Ausreichende Spendeneinnahmen sind für die eine oder andere Partei eine Frage des wirtschaftlichen Überlebens. Die SPD ist von Spenden weniger abhängig, weitaus wichtiger sind für uns die Beiträge und Sonderbeiträge unserer Mitglieder. Aber wie fast alle Parteien haben auch wir in den letzten Jahren Mitglieder verloren. Und natürlich hat das auch finanzielle Konsequenzen. Daraus ergibt sich die Notwendigkeit, über eine Ausweitung der Spendenwerbung nachzudenken.

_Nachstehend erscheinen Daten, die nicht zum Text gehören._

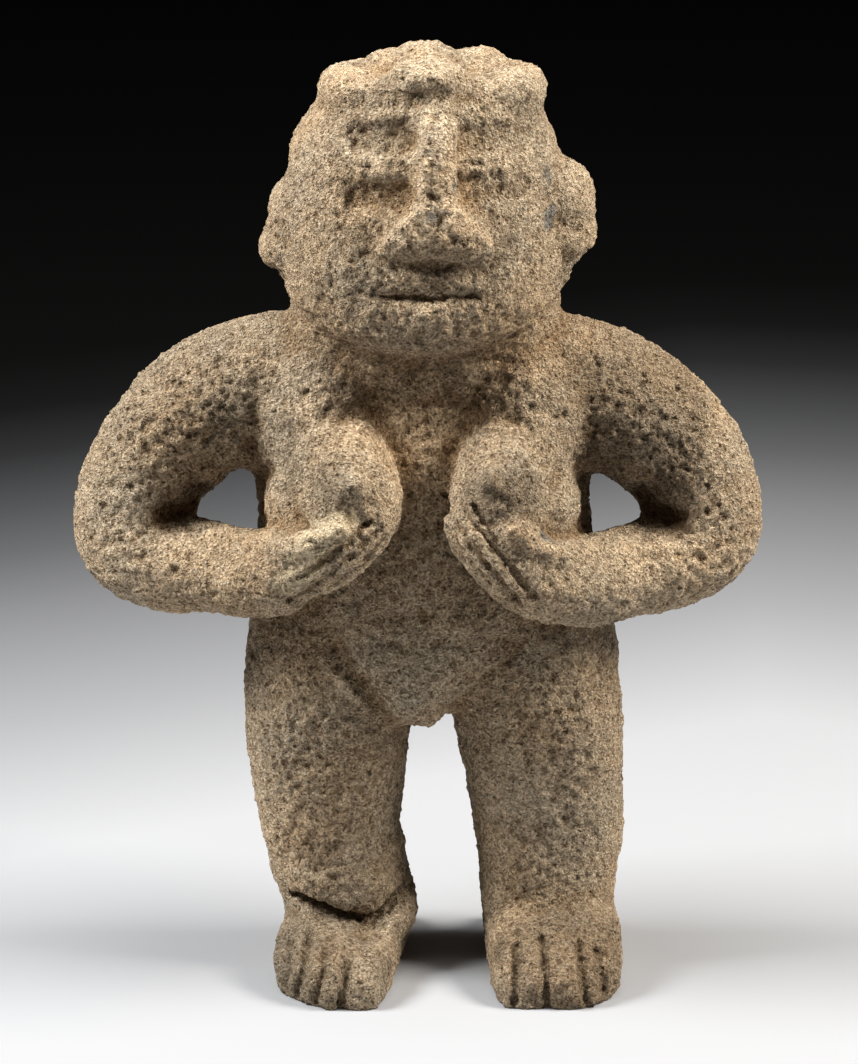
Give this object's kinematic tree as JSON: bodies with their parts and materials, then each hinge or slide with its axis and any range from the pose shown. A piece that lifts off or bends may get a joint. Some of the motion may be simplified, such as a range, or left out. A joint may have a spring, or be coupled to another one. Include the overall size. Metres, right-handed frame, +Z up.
{
  "type": "standing stone fertility figure",
  "caption": "Squat standing female figure cut from one block of pitted volcanic stone; bent arms make open loops and the hands hold the breasts from below. Stands on flat-soled feet.",
  "frame": {"origin": "on the ground, under the middle of the figure's bounding box", "axes": "+Z up the figure, front of the figure faces -Y, +X towards the figure's left hand"},
  "size_m": [0.2252, 0.0896, 0.31],
  "materials": {
    "volcanic_stone": "rough pitted brown volcanic stone, matte"
  },
  "bodies": {
    "root": {"stone_figure": "volcanic_stone"}
  },
  "joints": []
}
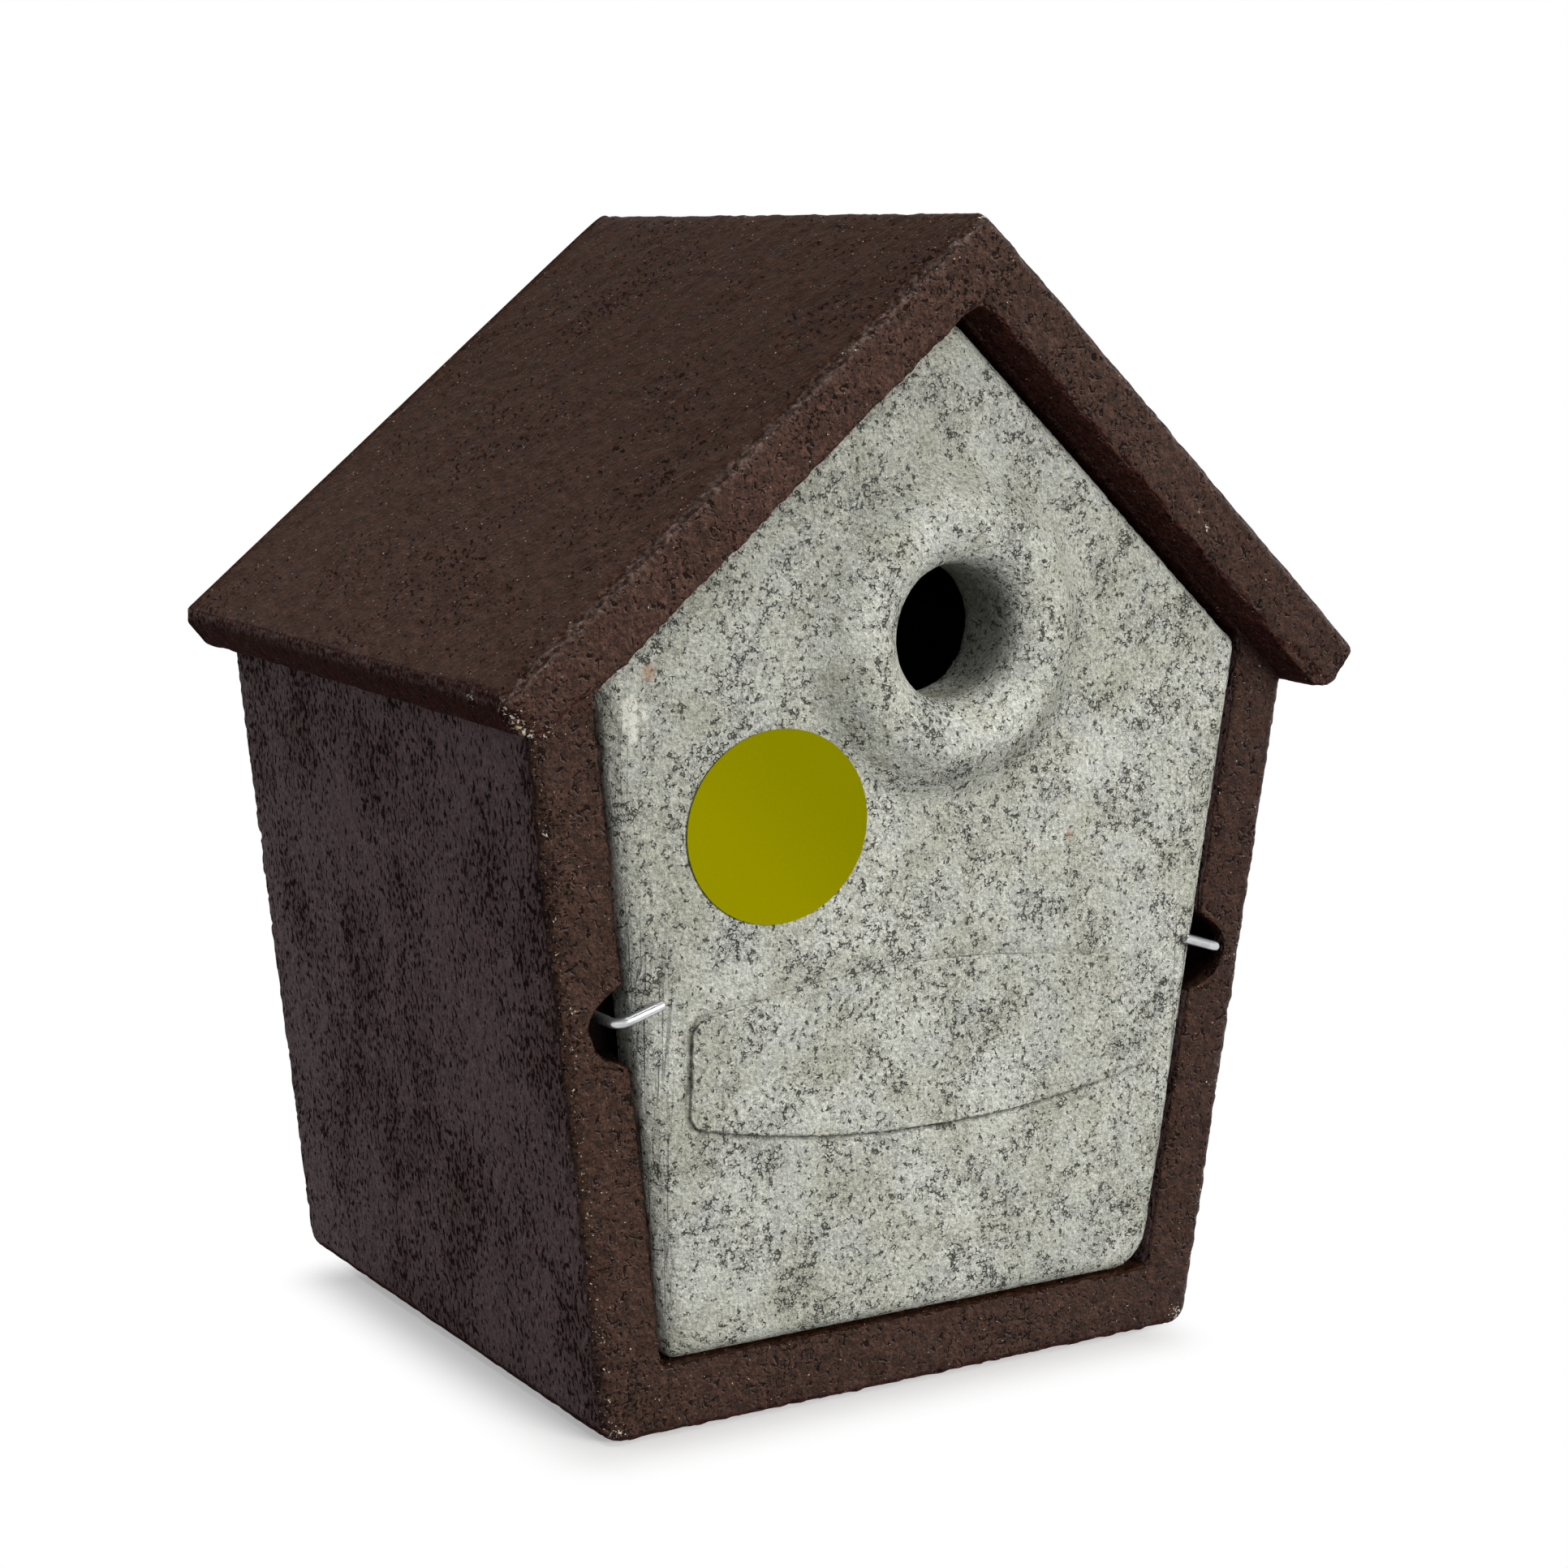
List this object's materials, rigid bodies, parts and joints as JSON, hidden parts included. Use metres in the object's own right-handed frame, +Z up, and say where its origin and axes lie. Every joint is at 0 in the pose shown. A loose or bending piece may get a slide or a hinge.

Bei der Wahl der Instrumente und Methoden können wir nicht nur aus den eigenen Erfahrungen lernen. Ich glaube, dass wir technisch besser werden müssen. Ich glaube aber auch, dass wir technisch besser werden können. Trotzdem wird das klassische Mailing auf absehbare Zeit das Instrument für die Spendenwerbung in unserer Partei bleiben.

Herr Schlotmann, wir danken Ihnen für dieses Gespräch.

Andreas Schlotmann ist als Spenden-Referent für die SPD tätig.